I felt so proud of myself. To have had such very low confidence in the beginning of this journey and to walk away feeling like a total bad-ass made me feel so much stronger. As soon as I stepped off of the mountain, I walked with a straighter back and my head literally held up instead of looking down at the floor.
I looked people in the eye, spoke freely, and chimed into conversations with our guides without hesitation. Having faced such an enormous fear and obstacle gave me an ability to look at all challenges and uncertainty in a different light. I’m always able to look back on this moment when I’m nervous and say, “Bitch, you climbed a glacier. You climbed Solheimajokull in Iceland!”
Finally, Iceland is definitely over touristed. I cannot image the huge price that this is taking on their natural landscape. To have been welcomed to see such a treasure of the country was such an honor. I’m so grateful to have been able to see such a unique aspect of Icelandic culture.

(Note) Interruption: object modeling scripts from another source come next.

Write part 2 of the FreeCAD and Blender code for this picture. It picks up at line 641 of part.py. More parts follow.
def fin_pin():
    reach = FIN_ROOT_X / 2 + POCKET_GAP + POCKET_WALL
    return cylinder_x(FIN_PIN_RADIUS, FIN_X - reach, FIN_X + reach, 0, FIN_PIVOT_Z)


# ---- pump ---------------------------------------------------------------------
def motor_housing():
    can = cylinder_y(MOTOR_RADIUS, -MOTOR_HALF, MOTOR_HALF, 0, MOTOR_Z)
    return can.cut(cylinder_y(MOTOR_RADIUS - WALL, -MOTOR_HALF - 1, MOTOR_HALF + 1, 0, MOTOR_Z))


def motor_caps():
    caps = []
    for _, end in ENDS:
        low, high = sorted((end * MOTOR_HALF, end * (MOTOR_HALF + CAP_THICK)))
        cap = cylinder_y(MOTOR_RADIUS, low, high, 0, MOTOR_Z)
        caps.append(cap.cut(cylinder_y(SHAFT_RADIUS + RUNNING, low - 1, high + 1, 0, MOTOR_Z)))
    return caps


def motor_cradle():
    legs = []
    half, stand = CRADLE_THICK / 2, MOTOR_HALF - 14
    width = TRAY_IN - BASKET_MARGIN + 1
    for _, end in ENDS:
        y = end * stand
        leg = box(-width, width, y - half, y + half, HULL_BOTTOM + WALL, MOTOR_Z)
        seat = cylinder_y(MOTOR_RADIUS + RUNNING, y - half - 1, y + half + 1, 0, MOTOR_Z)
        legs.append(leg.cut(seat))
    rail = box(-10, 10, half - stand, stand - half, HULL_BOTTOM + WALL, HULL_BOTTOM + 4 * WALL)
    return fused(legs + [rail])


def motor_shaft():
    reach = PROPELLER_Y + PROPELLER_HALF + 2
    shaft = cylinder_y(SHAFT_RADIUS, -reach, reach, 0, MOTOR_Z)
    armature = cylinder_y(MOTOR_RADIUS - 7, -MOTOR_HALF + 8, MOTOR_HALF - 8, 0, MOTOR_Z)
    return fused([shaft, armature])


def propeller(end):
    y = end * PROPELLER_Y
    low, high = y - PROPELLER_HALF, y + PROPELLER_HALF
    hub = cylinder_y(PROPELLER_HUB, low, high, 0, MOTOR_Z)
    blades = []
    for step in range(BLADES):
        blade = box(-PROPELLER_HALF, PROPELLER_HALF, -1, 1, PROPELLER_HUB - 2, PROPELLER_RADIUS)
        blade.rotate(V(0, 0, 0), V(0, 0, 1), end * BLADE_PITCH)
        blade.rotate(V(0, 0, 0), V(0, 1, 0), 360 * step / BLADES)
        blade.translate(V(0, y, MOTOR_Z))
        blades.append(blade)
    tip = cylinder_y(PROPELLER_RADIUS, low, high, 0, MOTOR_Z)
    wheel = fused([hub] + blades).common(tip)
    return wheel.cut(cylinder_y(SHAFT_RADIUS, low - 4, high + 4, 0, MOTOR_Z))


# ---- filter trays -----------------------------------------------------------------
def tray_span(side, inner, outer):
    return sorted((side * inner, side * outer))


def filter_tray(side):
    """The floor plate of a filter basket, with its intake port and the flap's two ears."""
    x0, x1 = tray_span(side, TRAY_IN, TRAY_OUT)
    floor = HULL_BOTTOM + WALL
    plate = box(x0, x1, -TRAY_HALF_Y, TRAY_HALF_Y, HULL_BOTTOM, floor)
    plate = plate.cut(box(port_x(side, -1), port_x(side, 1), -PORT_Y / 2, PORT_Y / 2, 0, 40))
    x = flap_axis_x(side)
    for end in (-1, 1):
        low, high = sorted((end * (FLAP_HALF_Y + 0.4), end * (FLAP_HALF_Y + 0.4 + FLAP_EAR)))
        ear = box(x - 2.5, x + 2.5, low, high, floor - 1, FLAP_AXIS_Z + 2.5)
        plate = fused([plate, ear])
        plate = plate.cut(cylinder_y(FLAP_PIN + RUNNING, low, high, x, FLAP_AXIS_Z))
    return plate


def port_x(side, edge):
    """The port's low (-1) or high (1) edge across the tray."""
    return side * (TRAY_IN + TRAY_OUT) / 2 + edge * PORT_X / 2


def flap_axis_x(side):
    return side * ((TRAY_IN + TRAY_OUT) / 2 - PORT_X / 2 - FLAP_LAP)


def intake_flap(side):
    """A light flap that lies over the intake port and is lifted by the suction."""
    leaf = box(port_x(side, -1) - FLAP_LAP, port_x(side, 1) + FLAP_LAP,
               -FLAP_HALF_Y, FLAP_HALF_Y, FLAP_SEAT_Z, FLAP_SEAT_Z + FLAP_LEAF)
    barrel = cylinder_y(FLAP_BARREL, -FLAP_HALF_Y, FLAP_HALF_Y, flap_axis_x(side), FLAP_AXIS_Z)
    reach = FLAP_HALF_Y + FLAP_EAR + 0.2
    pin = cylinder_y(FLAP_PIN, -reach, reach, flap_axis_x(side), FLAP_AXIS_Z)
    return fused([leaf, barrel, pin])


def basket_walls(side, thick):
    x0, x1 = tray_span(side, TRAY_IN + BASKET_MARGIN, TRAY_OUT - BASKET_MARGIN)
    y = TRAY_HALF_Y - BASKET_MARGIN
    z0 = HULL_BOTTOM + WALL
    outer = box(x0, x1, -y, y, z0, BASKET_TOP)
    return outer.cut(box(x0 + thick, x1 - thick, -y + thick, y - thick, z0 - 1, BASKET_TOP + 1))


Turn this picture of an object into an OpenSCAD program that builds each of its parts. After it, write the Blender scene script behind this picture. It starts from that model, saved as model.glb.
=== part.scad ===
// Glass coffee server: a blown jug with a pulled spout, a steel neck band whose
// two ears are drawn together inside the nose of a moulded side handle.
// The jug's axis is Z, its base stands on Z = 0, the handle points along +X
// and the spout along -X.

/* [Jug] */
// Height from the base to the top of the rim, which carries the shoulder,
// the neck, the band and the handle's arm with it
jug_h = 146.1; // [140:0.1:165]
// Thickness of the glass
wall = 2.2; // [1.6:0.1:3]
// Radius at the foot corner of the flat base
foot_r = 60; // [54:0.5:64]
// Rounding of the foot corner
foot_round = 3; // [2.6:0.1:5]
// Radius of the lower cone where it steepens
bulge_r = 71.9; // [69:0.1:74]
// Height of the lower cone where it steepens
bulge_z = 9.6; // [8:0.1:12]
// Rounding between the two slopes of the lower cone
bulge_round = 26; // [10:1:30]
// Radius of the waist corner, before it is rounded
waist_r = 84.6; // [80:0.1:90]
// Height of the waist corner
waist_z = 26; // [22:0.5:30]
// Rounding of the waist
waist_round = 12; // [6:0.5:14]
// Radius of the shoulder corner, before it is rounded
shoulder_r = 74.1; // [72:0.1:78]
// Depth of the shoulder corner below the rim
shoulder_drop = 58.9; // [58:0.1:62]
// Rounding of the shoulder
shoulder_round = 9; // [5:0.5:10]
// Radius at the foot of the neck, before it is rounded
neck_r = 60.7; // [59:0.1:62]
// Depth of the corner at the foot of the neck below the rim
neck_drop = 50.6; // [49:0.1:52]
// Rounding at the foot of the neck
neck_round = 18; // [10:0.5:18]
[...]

We purchased hot chocolate with Bailey’s in it at the snack stand. I’ll never forget how amazing that warm cup of sweetness was to my bones. The slight burning warmth in my throat allowed my tired muscles to feel just a bit of soothing. Our guides had one final surprise for us, and allowed us to check out Skogafoss waterfall. It was the most confidently I think I have ever posed for photographs in my life. After climbed Solheimajokull in Iceland, why would something like an impromptu photo shoot scare me?